» **RECORD LIST**
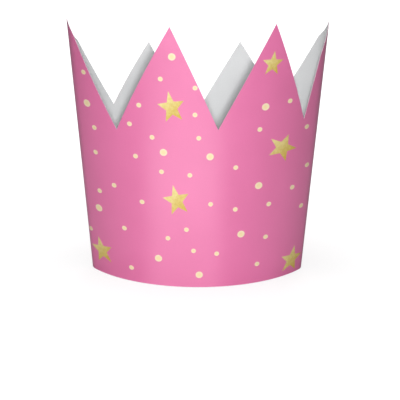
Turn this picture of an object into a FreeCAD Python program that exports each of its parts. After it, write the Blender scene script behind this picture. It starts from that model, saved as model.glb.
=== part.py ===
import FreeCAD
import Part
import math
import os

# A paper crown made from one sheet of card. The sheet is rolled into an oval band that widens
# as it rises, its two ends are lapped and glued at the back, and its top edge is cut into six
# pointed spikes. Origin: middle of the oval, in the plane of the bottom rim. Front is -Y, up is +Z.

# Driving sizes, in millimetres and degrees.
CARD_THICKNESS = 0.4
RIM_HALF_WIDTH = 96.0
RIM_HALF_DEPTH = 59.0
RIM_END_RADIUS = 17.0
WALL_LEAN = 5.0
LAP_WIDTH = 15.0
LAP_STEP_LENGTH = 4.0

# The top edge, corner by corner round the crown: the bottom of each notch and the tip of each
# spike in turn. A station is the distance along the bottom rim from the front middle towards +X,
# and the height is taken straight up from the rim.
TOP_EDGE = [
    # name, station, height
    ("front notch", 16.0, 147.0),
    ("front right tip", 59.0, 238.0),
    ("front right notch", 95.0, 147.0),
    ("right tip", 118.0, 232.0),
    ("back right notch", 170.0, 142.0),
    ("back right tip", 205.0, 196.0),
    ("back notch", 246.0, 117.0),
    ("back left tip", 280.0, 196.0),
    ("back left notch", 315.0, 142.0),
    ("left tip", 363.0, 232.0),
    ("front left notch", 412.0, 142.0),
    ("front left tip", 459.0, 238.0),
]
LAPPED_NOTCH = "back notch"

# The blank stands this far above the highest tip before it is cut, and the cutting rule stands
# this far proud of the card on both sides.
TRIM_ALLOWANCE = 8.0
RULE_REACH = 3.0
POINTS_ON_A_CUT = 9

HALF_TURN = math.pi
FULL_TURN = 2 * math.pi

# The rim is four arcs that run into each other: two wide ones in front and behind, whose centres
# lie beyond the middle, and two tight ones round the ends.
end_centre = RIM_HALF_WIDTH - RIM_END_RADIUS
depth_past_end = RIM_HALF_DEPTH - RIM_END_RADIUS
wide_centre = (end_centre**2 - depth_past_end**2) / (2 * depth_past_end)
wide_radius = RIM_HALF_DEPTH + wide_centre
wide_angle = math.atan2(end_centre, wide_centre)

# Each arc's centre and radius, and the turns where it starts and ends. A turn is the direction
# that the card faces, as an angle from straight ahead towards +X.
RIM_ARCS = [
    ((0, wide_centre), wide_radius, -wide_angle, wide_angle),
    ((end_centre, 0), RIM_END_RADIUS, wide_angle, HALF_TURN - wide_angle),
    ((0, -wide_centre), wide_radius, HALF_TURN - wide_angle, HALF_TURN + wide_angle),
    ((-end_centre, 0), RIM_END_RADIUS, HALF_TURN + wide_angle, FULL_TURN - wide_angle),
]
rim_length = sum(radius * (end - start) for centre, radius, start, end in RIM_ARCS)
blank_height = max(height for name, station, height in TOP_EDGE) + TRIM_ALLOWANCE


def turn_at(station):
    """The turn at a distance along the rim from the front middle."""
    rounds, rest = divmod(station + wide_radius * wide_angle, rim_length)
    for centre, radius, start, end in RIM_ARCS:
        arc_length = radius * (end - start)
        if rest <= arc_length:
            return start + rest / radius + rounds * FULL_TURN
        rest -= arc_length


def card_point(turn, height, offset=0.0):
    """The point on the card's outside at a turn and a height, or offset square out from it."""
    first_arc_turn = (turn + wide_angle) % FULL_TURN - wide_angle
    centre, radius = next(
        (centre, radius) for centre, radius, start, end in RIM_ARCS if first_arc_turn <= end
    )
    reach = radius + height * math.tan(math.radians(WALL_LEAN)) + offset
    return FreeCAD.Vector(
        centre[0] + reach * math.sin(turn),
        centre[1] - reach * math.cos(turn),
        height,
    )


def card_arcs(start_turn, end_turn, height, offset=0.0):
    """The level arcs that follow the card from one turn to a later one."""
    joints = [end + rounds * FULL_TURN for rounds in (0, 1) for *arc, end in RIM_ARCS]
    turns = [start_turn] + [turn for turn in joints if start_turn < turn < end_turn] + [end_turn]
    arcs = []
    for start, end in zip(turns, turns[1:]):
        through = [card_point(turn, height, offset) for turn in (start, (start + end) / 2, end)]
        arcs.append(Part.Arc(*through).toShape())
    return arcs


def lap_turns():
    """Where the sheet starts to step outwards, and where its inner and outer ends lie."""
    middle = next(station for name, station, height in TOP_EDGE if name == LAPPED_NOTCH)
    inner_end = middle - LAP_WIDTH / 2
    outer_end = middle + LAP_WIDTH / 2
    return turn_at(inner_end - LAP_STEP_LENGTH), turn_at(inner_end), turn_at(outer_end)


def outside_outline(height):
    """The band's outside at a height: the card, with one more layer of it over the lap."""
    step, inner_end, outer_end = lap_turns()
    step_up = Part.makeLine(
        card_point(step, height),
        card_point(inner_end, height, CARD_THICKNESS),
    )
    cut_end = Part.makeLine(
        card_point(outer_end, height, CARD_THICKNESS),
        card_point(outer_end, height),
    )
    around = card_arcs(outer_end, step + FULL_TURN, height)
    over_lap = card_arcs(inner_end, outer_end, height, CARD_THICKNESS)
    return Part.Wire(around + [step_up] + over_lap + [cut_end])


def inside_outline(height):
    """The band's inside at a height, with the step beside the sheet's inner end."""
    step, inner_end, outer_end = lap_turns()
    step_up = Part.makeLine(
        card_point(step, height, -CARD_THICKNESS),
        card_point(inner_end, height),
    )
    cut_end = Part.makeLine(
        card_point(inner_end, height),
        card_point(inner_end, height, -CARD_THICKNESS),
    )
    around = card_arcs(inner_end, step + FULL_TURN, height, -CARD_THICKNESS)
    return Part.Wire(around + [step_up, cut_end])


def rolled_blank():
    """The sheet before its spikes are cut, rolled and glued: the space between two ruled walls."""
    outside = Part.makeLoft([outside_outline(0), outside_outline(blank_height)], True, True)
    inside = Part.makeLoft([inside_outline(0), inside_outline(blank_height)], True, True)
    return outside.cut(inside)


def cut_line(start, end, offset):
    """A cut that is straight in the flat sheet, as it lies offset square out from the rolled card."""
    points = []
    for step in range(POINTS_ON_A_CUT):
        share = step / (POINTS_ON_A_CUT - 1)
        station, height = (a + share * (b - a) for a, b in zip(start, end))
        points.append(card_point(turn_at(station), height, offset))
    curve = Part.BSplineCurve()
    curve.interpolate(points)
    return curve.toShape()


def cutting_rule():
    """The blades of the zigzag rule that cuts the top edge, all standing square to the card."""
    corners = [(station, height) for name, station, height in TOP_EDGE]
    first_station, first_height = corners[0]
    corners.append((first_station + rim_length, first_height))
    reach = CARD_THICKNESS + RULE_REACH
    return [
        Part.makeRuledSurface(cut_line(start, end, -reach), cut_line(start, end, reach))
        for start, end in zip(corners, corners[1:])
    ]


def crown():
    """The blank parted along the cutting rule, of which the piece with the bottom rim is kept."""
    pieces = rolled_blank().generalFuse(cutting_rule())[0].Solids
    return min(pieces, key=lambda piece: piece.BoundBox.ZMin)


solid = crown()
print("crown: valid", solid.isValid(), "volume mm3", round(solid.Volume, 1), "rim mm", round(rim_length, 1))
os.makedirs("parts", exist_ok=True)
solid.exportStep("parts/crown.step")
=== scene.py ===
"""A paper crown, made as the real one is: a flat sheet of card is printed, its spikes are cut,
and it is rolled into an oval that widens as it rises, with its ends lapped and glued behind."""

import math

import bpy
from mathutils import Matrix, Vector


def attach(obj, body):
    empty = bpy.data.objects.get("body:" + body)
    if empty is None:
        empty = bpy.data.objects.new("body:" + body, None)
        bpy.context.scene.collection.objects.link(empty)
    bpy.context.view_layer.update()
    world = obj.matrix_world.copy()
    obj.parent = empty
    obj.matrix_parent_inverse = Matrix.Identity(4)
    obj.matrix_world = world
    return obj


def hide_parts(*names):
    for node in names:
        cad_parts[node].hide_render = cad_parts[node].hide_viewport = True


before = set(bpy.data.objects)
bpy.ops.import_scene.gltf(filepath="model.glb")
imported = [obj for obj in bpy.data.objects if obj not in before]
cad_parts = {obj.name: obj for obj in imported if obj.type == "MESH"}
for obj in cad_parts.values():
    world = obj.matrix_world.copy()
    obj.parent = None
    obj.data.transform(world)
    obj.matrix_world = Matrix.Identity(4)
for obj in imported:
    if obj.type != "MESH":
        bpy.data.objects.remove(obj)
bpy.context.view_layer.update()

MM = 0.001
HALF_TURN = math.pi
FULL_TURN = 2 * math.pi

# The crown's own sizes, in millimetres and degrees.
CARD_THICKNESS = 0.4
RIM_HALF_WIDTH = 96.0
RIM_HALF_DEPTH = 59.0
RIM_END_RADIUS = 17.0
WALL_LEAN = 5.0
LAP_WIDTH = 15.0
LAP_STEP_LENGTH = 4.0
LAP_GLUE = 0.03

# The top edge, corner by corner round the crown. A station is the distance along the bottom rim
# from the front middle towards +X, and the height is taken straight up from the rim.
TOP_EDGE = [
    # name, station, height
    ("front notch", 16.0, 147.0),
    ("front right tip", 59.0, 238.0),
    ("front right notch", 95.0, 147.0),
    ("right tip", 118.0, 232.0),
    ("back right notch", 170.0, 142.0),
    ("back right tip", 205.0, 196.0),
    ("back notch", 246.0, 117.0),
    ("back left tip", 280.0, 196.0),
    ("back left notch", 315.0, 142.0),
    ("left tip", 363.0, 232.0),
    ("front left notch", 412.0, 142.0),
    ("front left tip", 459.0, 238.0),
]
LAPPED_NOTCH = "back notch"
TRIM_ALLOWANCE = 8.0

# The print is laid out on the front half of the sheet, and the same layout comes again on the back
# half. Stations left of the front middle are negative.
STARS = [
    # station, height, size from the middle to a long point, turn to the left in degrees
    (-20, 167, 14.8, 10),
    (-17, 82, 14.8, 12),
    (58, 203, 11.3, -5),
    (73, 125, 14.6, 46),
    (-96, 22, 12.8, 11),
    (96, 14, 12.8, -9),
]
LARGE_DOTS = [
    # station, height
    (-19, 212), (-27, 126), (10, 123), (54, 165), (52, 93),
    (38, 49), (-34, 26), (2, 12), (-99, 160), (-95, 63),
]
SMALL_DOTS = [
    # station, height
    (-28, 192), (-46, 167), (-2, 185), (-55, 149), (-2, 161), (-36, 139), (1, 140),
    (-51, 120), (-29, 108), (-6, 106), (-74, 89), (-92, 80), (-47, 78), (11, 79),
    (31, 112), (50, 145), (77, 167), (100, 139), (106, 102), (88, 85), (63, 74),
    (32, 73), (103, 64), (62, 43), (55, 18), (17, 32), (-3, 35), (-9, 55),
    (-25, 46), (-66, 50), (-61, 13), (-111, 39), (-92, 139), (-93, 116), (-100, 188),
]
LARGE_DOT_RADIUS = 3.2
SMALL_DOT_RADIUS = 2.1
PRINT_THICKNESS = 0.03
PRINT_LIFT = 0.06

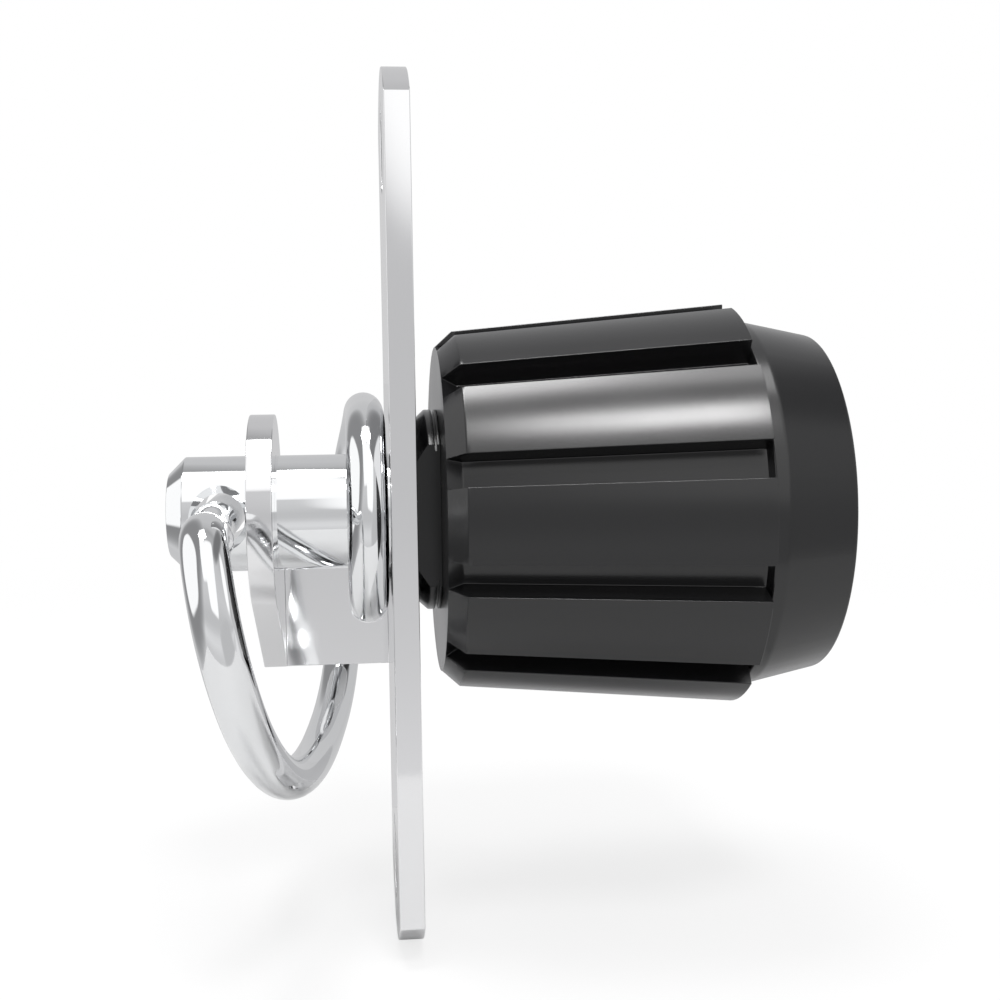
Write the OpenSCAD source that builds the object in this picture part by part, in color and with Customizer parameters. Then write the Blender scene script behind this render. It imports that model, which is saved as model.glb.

» **WHAT TO PRODUCE**
Begin at the line that has "solid = crown()", stop after the line that has "obj.data.transform(world)", and repeat exactly those lines, nothing more.

» **WRITTEN SOLUTION**
solid = crown()
print("crown: valid", solid.isValid(), "volume mm3", round(solid.Volume, 1), "rim mm", round(rim_length, 1))
os.makedirs("parts", exist_ok=True)
solid.exportStep("parts/crown.step")
=== scene.py ===
"""A paper crown, made as the real one is: a flat sheet of card is printed, its spikes are cut,
and it is rolled into an oval that widens as it rises, with its ends lapped and glued behind."""

import math

import bpy
from mathutils import Matrix, Vector


def attach(obj, body):
    empty = bpy.data.objects.get("body:" + body)
    if empty is None:
        empty = bpy.data.objects.new("body:" + body, None)
        bpy.context.scene.collection.objects.link(empty)
    bpy.context.view_layer.update()
    world = obj.matrix_world.copy()
    obj.parent = empty
    obj.matrix_parent_inverse = Matrix.Identity(4)
    obj.matrix_world = world
    return obj


def hide_parts(*names):
    for node in names:
        cad_parts[node].hide_render = cad_parts[node].hide_viewport = True


before = set(bpy.data.objects)
bpy.ops.import_scene.gltf(filepath="model.glb")
imported = [obj for obj in bpy.data.objects if obj not in before]
cad_parts = {obj.name: obj for obj in imported if obj.type == "MESH"}
for obj in cad_parts.values():
    world = obj.matrix_world.copy()
    obj.parent = None
    obj.data.transform(world)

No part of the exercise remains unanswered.